The King – Je voudrais déjà être roi

Adapté de Shakespeare, le second film de David Michôd
pour la plateforme Netflix est une fresque historique qui
repose sur les épaules de Timothée Chalamet. Explications.

Par Lisa Muratore

Temps de lecture 5 min.

The King

Bande-Annonce

On arrête plus la machine Timothée Chalamet. La star montante depuis le sensible Call me By Your Name de Luca Guadagnino, pour lequel il avait obtenu une nomination aux Oscars. L’acteur franco-américain de 23 ans s’illustre cette fois-ci dans une épopée médiévale sur fond de quête de pouvoir. Il interprète Hal, fils de roi ayant fui les responsabilités qu’implique la couronne pour mener une existence où fêtes, alcool et femmes se succèdent. Cette débauche fait alors sa réputation, son père le jugeant incapable de régner et préférant laisser le trône à son jeune frère. Néanmoins, le destin en décidera autrement. Hal finira par s’assoir sur le trône devenant ainsi le noble Henry V, Roi d’Angleterre. Il récupère alors un royaume gangréné par des luttes de territoire incessantes, où la trahison est le maître mot. Pourtant, si cet idéaliste met un point d’honneur à signifier que les batailles de son prédécesseur de père ne sont pas les siennes, il se rendra vite compte du piège qu’est sa couronne.

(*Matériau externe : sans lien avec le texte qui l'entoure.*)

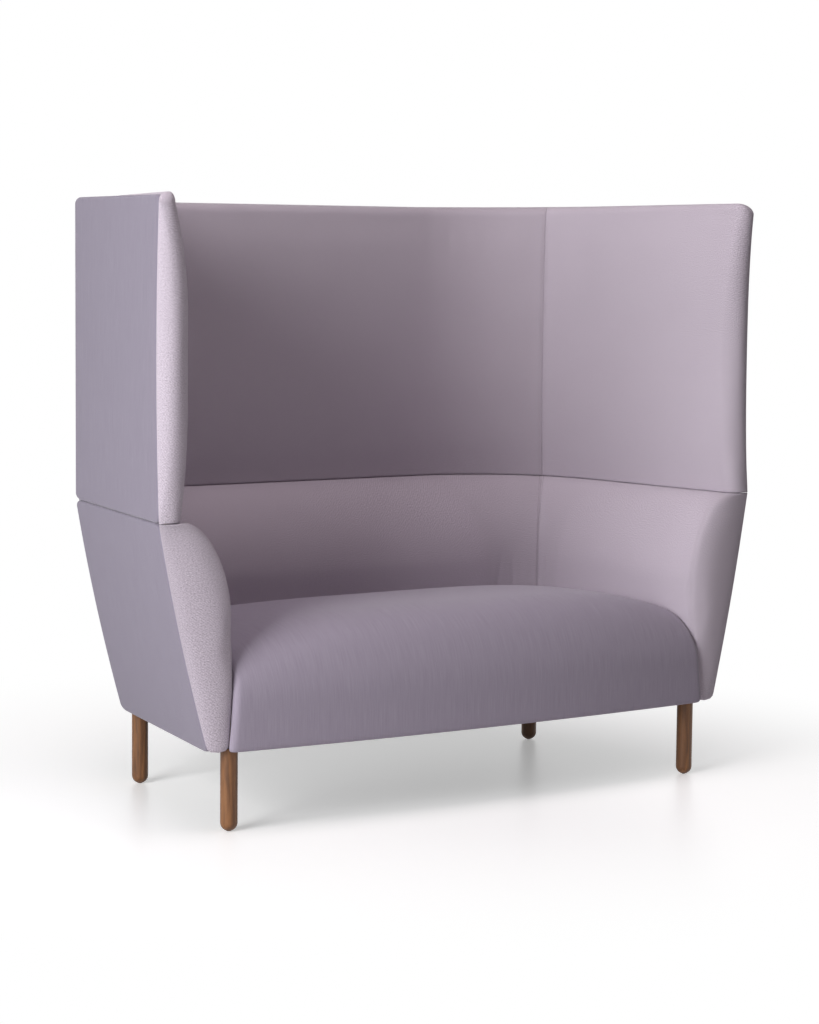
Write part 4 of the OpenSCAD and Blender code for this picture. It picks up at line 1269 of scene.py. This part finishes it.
def one_staple():
    """Wire staple: its crown, with its two legs turned up."""
    staple = started(bpy.ops.mesh.primitive_cube_add, size=1, scale=(STAPLE_W, STAPLE_WIRE, STAPLE_WIRE))
    for side in (-1, 1):
        cut((side * (STAPLE_W / 2 - STAPLE_WIRE), 0, 0), (1, 0, 0))
    pick("faces", lambda place: place.z > STAPLE_WIRE / 4 and abs(place.x) > STAPLE_W / 2 - STAPLE_WIRE)
    pull_up(STAPLE_WIRE)
    pick("edges", lambda place: place.z < SOFT_GAP - STAPLE_WIRE / 2 and abs(place.y) > STAPLE_WIRE / 4)
    bpy.ops.mesh.bevel(offset=STAPLE_WIRE / 4, segments=2, affect="EDGES")
    bpy.ops.object.mode_set(mode="OBJECT")
    bpy.ops.object.transform_apply(location=True, rotation=True, scale=True)
    return staple


def make_staples():
    """Staples round the edge of the dust cover, their crowns on its face."""
    low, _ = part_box("dust_cover")
    inset = BOARD_OUT + draw_in(low.z) + STAPLE_IN
    front = low.y + STAPLE_IN
    level = low.z - STAPLE_WIRE / 2
    path = [Vector((0, front, level)), Vector((side_x_at(front, inset), front, level))]
    path += [shell_spot(u, inset, level) for u in steps(1, 2, STAPLE_CORNER_STEPS) + [3]]
    first = one_staple()
    copies = []
    for side in (1, -1):
        for place, way in even_places(path, STAPLE_PITCH):
            turn = Matrix.Rotation(math.atan2(way.y, way.x * side), 4, "Z")
            move = Matrix.Translation((place.x * side, place.y, place.z))
            copies.append(copied(first, "staple", move @ turn))
    bpy.data.objects.remove(first)
    fit_out(joined(copies, "dust_cover_staples"), "steel")


# Stitches
STITCH_PITCH = 0.0042
STITCH_LENGTH = 0.0034
STITCH_R = 0.0006
STITCH_SINK = 0.0009
STITCH_THIN = 0.6
STITCH_SIDES = 6
STITCH_SMOOTH = math.radians(60)


def one_stitch():
    """Thread of one stitch, along Z, drawn down where it enters the cloth at its two ends."""
    stitch = started(bpy.ops.mesh.primitive_cylinder_add, vertices=STITCH_SIDES, radius=STITCH_R,
                     depth=STITCH_LENGTH)
    cut((0, 0, 0), (0, 0, 1))
    for side in (-1, 1):
        end_z = side * STITCH_LENGTH / 2
        pick("verts", lambda place: abs(place.z - end_z) < SOFT_GAP)
        bpy.ops.transform.resize(value=(STITCH_THIN, STITCH_THIN, 1), center_override=(0, 0, end_z))
        bpy.ops.transform.translate(value=(0, STITCH_SINK, 0))
    bpy.ops.object.mode_set(mode="OBJECT")
    bpy.ops.object.shade_smooth_by_angle(angle=STITCH_SMOOTH)
    return stitch


def screen_seam_line(u, dip):
    crest = crest_at(u)
    return [screen_spot(u, screen_thickness(z, crest, 0.0) - dip, z)
            for z in steps(SCREEN_FOOT + FOOT_R, crest - HEAD_R, FACE_STEPS)]


def lower_seam_line(u, dip):
    return [lower_spot(u, z, swell, dip) for z, swell in swell_levels(SEAT_EDGE_Z)[:-1]]


def make_stitches():
    """Two rows of stitches beside each seam of the pads."""
    first = one_stitch()
    dip = seam_dip(STITCH_OFFSET)
    for name, line in (("screen", screen_seam_line), ("lower", lower_seam_line)):
        copies = []
        for across in (-STITCH_OFFSET, STITCH_OFFSET):
            u = SEAM_U + across / SEAM_ARC
            surface = even_places(line(u, dip), STITCH_PITCH)
            beneath = even_places(line(u, dip + SOFT_GAP), STITCH_PITCH)
            for (place, up), (under, _) in zip(surface, beneath):
                out = place - under
                out = (out - up * out.dot(up)).normalized()
                turn = Matrix((up.cross(out), -out, up)).transposed().to_4x4()
                copies.append(copied(first, "stitch", Matrix.Translation(place) @ turn))
        right = joined(copies, name + "_seam_stitches_right")
        for piece in (right, mirrored(right, name + "_seam_stitches_left")):
            fit_out(piece, "pad_fabric", finish="pad_thread")
    bpy.data.objects.remove(first)


def make_covers():
    """Every cover is filled with its foam, smoothed and dressed over its plain pads."""
    fronts = (("wing", wing_rings, SCREEN_FOOT, CREST_Z), ("arm", arm_rings, SKIRT_Z, LOWER_TOP))
    for name, rings, foot, head in fronts:
        cover = sew(name + "_cover_right", gripped(rings(), foot, head))
        make_pair(cover, PAD_SWELL, "pad_fabric", name + "_pad_")
    backs = (("screen_back", screen_ring, WING_ROLL_DEPTH), ("lower_back", lower_ring, ARM_ROLL_DEPTH))
    for name, one_ring, roll_depth in backs:
        back = filled_cover(back_cover(name + "_cover", one_ring, roll_depth), PAD_SWELL)
        # The backs take the darker copy of the pad cloth, which is painted shade.
        dress(back, "pad_fabric", name + "_pad", finish="pad_fabric_back")
    # The seat takes the lighter copy of the ribbed cloth, which is painted light.
    dress(filled_cover(seat_cover(), SEAT_SWELL), "seat_fabric", "seat_cushion")
    storeys = (("screen", SCREEN_FOOT, SCREEN_TOP, BACK_TOP, FRONT_BOW),
               ("lower", SKIRT_Z, LOWER_TOP, LOWER_TOP, 0.0))
    for storey, foot, side_top, back_top, bow in storeys:
        side = side_panel_cover(storey + "_side_cover_right", foot, side_top, bow)
        make_pair(side, PANEL_SWELL, "panel_fabric", storey + "_side_panel_")
        back = back_panel_cover(storey + "_back_outer_cover", foot, back_top, BACK_LEVELS[storey])
        dress(filled_cover(back, PANEL_SWELL), "panel_fabric", storey + "_back_panel")


def make_pair(cover, swell, slot, node):
    """Fills and dresses a right-hand cover, and its left-hand copy."""
    right = filled_cover(cover, swell)
    left = mirrored(right, right.name.replace("right", "left"))
    dress(right, slot, node + "right")
    dress(left, slot, node + "left")


def finish_frame():
    """The solids that stay in view, or would if the covers came off, get their finishes."""
    for part in frame["record"]["subparts"]:
        node = frame["nodes"][part["node"]]
        if part["material_slot"] in finishes:
            node.data.materials.clear()
            node.data.materials.append(finishes[part["material_slot"]])


make_covers()
make_stitches()
make_legs()
make_staples()
finish_frame()

# Camera at the photograph's place
CAMERA_PLACE = Vector((-3.36, -5.325, 1.268))
CAMERA_YAW = 0.573
CAMERA_PITCH = 0.101
CAMERA_ROLL = 0.0102
CAMERA_LENS = 93.29
CAMERA_SENSOR = 36


def set_camera():
    data = bpy.data.cameras.new("camera")
    data.lens = CAMERA_LENS
    data.sensor_width = CAMERA_SENSOR
    view = in_scene("camera", data)
    level = math.cos(CAMERA_PITCH)
    forward = Vector((math.sin(CAMERA_YAW) * level, math.cos(CAMERA_YAW) * level, -math.sin(CAMERA_PITCH)))
    right = Vector((math.cos(CAMERA_YAW), -math.sin(CAMERA_YAW), 0))
    up = right.cross(forward)
    tilted = right * math.cos(CAMERA_ROLL) + up * math.sin(CAMERA_ROLL)
    turn = Matrix((tilted, tilted.cross(forward), -forward)).transposed()
    view.matrix_world = Matrix.Translation(CAMERA_PLACE) @ turn.to_4x4()
    bpy.context.scene.camera = view


# Studio: a pale floor that keeps the shadow, white all round, a large soft light and one overhead
FLOOR_SIZE = 40.0
FLOOR_TONE = (0.90, 0.90, 0.90, 1.0)
FLOOR_LIFT = 0.335
FLOOR_FADE = (0.5, 1.7)
WORLD_LIGHT = 0.03
LIGHT_TARGET = Vector((0.0, 0.0, 0.75))
# Place, size, colour and power of each light
LIGHTS = {
    "key": ((-4.50, -1.72, 2.10), 2.4, (1.0, 1.0, 1.0), 205.0),
    "overhead": ((-0.27, -0.73, 5.18), 3.0, (1.0, 0.91, 0.93), 98.0),
}


def seen_directly(nodes):
    """1 for what the camera sees, also in a gloss or through glass."""
    names = ("Is Camera Ray", "Is Glossy Ray", "Is Transmission Ray")
    rays = [nodes.node("LightPath", {}, {}, name) for name in names]
    return rays[0].over(rays[1]).over(rays[2])


def set_floor():
    """Pale floor: lit like paper, lifted to white where the camera sees it out of the shadow."""
    bpy.ops.object.select_all(action="DESELECT")
    bpy.ops.mesh.primitive_plane_add(size=FLOOR_SIZE)
    floor = bpy.context.object
    floor.name = "studio_floor"
    paper = Finish("studio_floor", {"Base Color": FLOOR_TONE, "Roughness": 0.35, "Specular IOR Level": 0.3,
                                    "Emission Color": WHITE, "Emission Strength": FLOOR_LIFT})
    plain = paper.node("BsdfDiffuse", {}, {"Color": FLOOR_TONE})
    white = paper.node("Emission", {}, {"Color": WHITE, "Strength": 1.0})
    x, y, _ = paper.axes
    far = paper.node("MapRange", {"interpolation_type": "SMOOTHSTEP"},
                     {0: (x * x + y * y).root(), 1: FLOOR_FADE[0], 2: FLOOR_FADE[1], 3: 0.0, 4: 1.0})
    lit = Value(paper, paper.shader.outputs[0])
    near_or_far = paper.node("MixShader", {}, {0: far, 1: lit, 2: white})
    seen = paper.node("MixShader", {}, {0: seen_directly(paper), 1: plain, 2: near_or_far})
    paper.fill(paper.tree.nodes["Material Output"].inputs["Surface"], seen)
    floor.data.materials.append(finishes["studio_floor"])


def set_world():
    """White where the camera sees past the floor, and a weak light from all round."""
    world = bpy.data.worlds.new("studio")
    bpy.context.scene.world = world
    world.use_nodes = True
    sky = Nodes(world.node_tree)
    light = sky.node("Background", {}, {"Color": WHITE, "Strength": WORLD_LIGHT})
    white = sky.node("Background", {}, {"Color": WHITE, "Strength": 1.0})
    both = sky.node("MixShader", {}, {0: seen_directly(sky), 1: light, 2: white})
    sky.fill(sky.tree.nodes["World Output"].inputs["Surface"], both)


def set_lights():
    for name, (place, size, colour, power) in LIGHTS.items():
        data = bpy.data.lights.new(name, "AREA")
        data.color = colour
        data.size = size
        data.energy = power
        lamp = in_scene(name, data)
        lamp.location = place
        lamp.rotation_euler = (LIGHT_TARGET - Vector(place)).to_track_quat("-Z", "Y").to_euler()


set_camera()
set_floor()
set_world()
set_lights()
bpy.context.scene.view_settings.view_transform = "Standard"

La colorimétrie sombre, constamment teintée de gris, du film de David Michôd nous plonge dans l’ambiance médiévale dont la noirceur scénographique et humaine puise sa force dans trois pièces de Shakespeare (Henri IV Première & Seconde partie et Henri V). On sent d’ailleurs souvent peser l’influence du théâtre dans les créations du réalisateur australien (War Machine, Animal Kingdom…).

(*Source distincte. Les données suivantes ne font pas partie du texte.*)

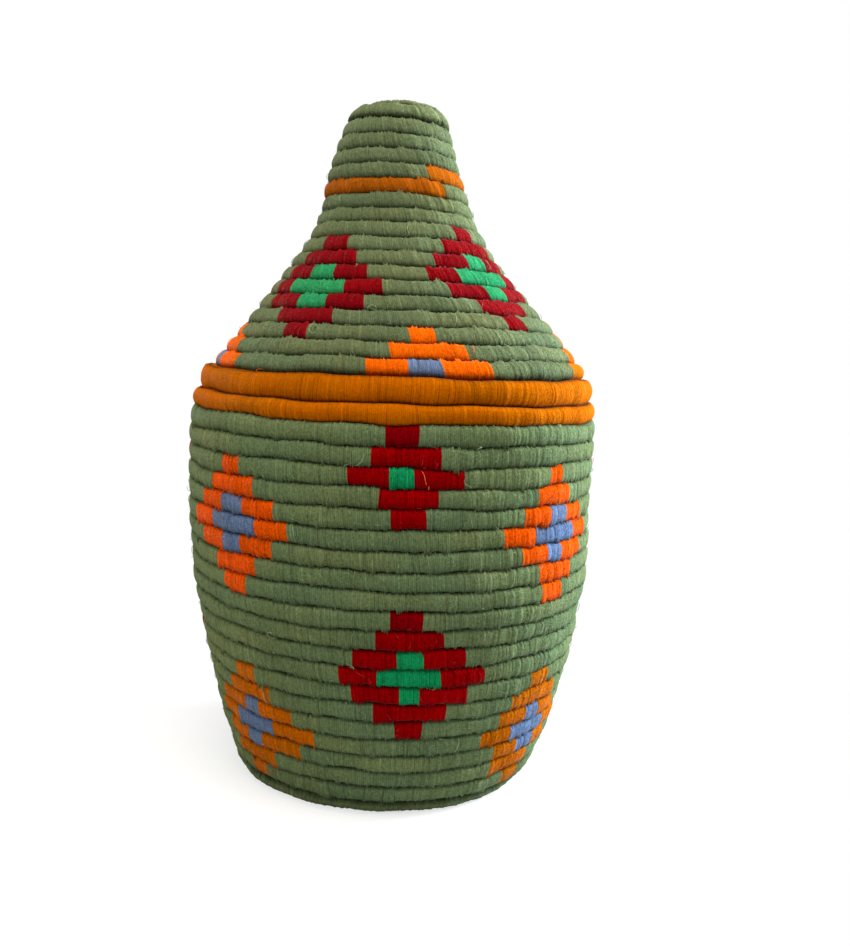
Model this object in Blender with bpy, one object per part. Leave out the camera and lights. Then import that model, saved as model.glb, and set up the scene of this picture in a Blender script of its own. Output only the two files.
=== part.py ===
"""A coiled storage basket with a peaked lid, in metres, +Z up.

The body is one long wrapped coil. It starts at the middle of the base, winds out as a flat
spiral, turns up at the foot and climbs the wall. The lid is another, wound from the middle of its
crown down the neck and out along the cone. Each coil is cut into lengths where its yarn changes.
Both slope one coil thickness a turn, the same way, so the lid rests all round on a sloping
mouth, and their thinned ends lie over one another at the back.

Turns are counted from the rim inwards. The front of the basket faces -Y, and an azimuth is
measured in degrees from there towards +X. The origin is the middle of the base, on the floor.
"""

import math

import bmesh
import bpy
from mathutils import Vector, geometry

# Thickness of the wrapped coil from one turn to the next
COIL = 0.0107
MOUTH_COIL = 0.0101
LID_RIM_COIL = 0.0147
NECK_COIL = 0.0090
LOCATING_COIL = 0.0098

# Clear space between turns, between pieces that touch, and round the ring inside the mouth
TURN_GAP = 0.0006
SEAT_GAP = 0.0003
LOCATING_CLEARANCE = 0.0012
# Depth to which the base is pressed flat where it stands
FLOOR_CUT = 0.0005

# Body, to the middle of the coil
FOOT_RADIUS = 0.0918
FOOT_LEAN = math.radians(18.0)
FOOT_BEND = 0.0070
FOOT_ROUNDNESS = 0.55
BELLY_RADIUS = 0.1193
BELLY_HEIGHT = 0.1700
MOUTH_RADIUS = 0.1172
MOUTH_HEIGHT = 0.2314
MOUTH_FLARE = 0.0010

# Lid, to the middle of the coil, with heights above the mouth at the front
LID_RIM_RADIUS = 0.1143
CONE_FOOT_RADIUS = 0.1063
CONE_FOOT_HEIGHT = 0.0170
CONE_TOP_RADIUS = 0.0560
CONE_TOP_HEIGHT = 0.0800
NECK_FOOT_RADIUS = 0.0415
NECK_FOOT_HEIGHT = 0.1080
NECK_TOP_RADIUS = 0.0270
NECK_TOP_HEIGHT = 0.1610

# The crown, with rises above the top of the neck
CROWN_RADIUS = 0.0195
CROWN_EDGE_RISE = 0.0072
CROWN_RISE = 0.0095

# Where the coils end and where their yarn changes
BACK_AZIMUTH = 180.0
OVERLAP_SHARE = 0.2
RIM_BLEND = 0.3
THINNEST_END = 0.35
WALL_LENGTHS = 3
NECK_ROW = 11
NECK_BAND_ROW = 13
LID_RIM_YARN_AZIMUTH = 65.0
BAND_UPPER_AZIMUTH = 28.0
BAND_LOWER_AZIMUTH = 41.0
SPIRAL_HEART = 0.55

# How far a bend of a profile is drawn out, as a share of its span
BEND = 1 / 3
FOOT_SWELL = 1 / 4

# How finely the coils are cut
STEPS = 24
HEART_STEPS = 12
HEART_RADIUS = 0.040
FLAT_SIDES = 8
WALL_SIDES = 6
OUTER_BULGE = 1.08
# Least share of a step between two rings
SLIVER = 0.03
PROFILE_STEPS = 48
HALVINGS = 30
SEAT_SAMPLES = 4
SHARP_ANGLE = math.radians(75.0)

COLOURS = {
    "sage": (0.145, 0.190, 0.090),
    "ochre": (0.610, 0.205, 0.010),
}
WOOL_ROUGHNESS = 0.9


def clear_scene():
    for obj in list(bpy.data.objects):
        bpy.data.objects.remove(obj)


def yarn(name):
    """A plain wool material in one of the named colours."""
    material = bpy.data.materials.new(name + "_yarn")
    material.use_nodes = True
    shader = material.node_tree.nodes["Principled BSDF"]
    shader.inputs["Base Color"].default_value = (*COLOURS[name], 1.0)
    shader.inputs["Roughness"].default_value = WOOL_ROUGHNESS
    shader.inputs["Metallic"].default_value = 0.0
    material.diffuse_color = (*COLOURS[name], 1.0)
    return material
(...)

David Michôd, nous plonge dans une ambiance médiévale à la noirceur scénographique et humaine.

Des acteurs habités par leurs personnages
Guidé par des conseillers aux intérêts parfois obscurs, Henry V est embarqué dans une campagne inutile contre les français (Nous sommes en pleine guerre de 100 ans). Et ce n’est pas son unique combat, tout en apprivoisant son nouveau statut, le jeune Roi doit affronter sa propre réputation et tenter de devenir le Monarque qu’il aspire à être.

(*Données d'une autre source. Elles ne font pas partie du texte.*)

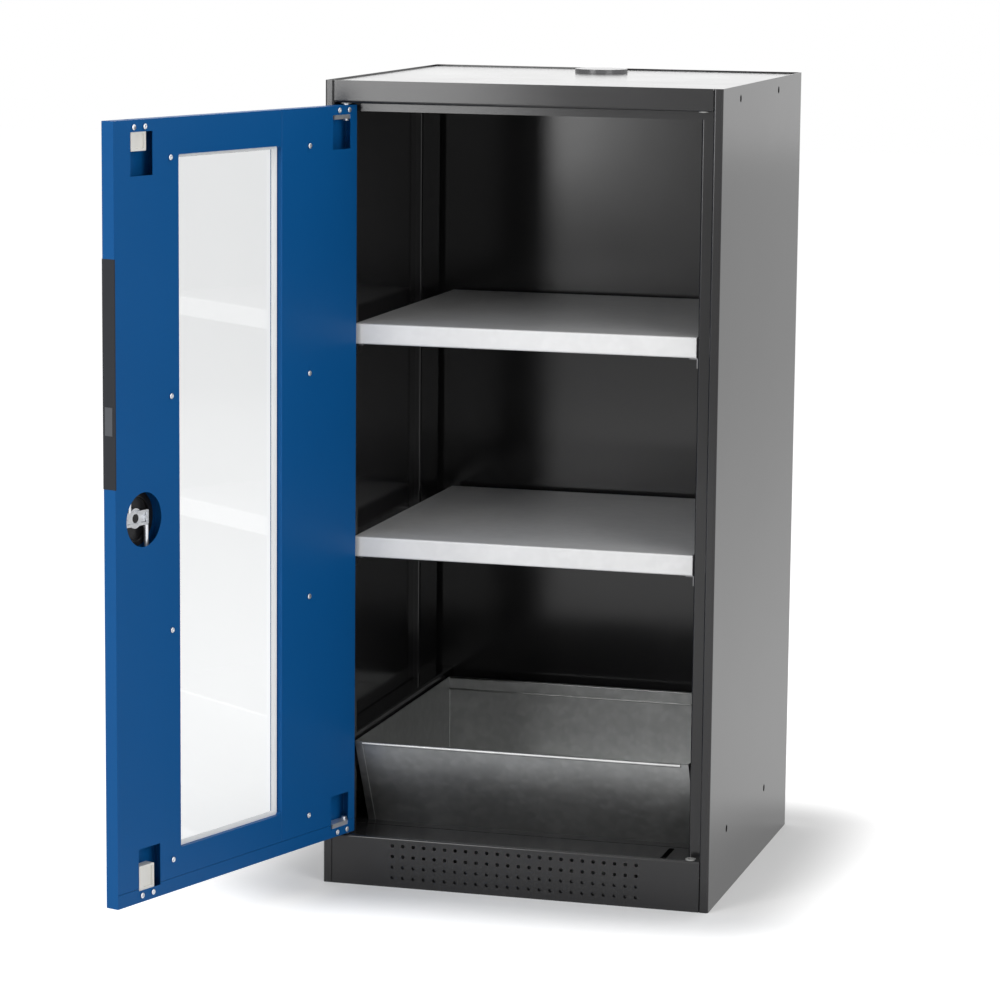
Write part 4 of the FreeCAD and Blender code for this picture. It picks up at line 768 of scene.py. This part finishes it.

Cette torture intérieure, Timothée Chalamet la maîtrise parfaitement ; arborant un visage blafard creusé, fermé, ainsi qu’un timbre de voix monocorde. L’acteur réussi à nous emporter (un peu trop) dans sa tempête existentielle. Alors que Robert Pattinson, incarne un Dauphin de France, pervers et condescendant. Un personnage au fort potentiel, dont le charisme n’arrivera finalement pas à s’affirmer. La faute aux accents qui sont un des problèmes du film pour nous français. Henri V, Roi d’Angleterre, parle parfaitement français. Catherine de Valois, dauphine de France (Lily-Rose Depp), parfaitement anglais. Et son frère, Louis de Guyenne (Pattinson), a le drôle d’accent de l’acteur qui a séché ses cours de prononciation. Enfin, le personnage de Falstaff (jadis magnifié en bouffon tragique par Orson Welles) est joué tout en nuance par  Joel Edgerton (Animal Kingdom, Boy Erased, Loving…) qui enfile également la casquette de scénariste et s’est écrit un rôle de vieux guerrier fatigué touchant et d’une grande justesse, ingrédient épique d’un film qui manque parfois de souffle.

Un film épique qui manque de dynamisme
En effet, ce long-métrage se construit autour d’un paradoxe intéressant : sa mise en scène s’étire sur des longueurs parfois inutiles alors que le découpage sec, choisi de masquer certaines scènes primordiales au suivi de l’intrigue. Heureusement la scène finale de bataille est à la hauteur de nos attentes et sera le point culminant du film. On y ressent le poids des armures et l’étouffement des corps lessivés par les combats, comme dans la fameuse Bataille des Bâtards de Game of Thrones. Et l’on imagine aisément que la ressemblance entre les deux a été un puissant argument pour convaincre Netflix. Preneur, comme toutes les plateformes, de tout ce qui ressemble de près ou de loin à la série phénomène. Au point que cette bataille d’Azincourt a été largement réécrite comme l’indique les spécialistes (voir l’article de La Voix du Nord).

The King est donc à voir essentiellement pour les performances d’Edgerton et de Chalamet ,qui parviennent à briser le rythme lancinant de ce film qui manque parfois de dynamisme.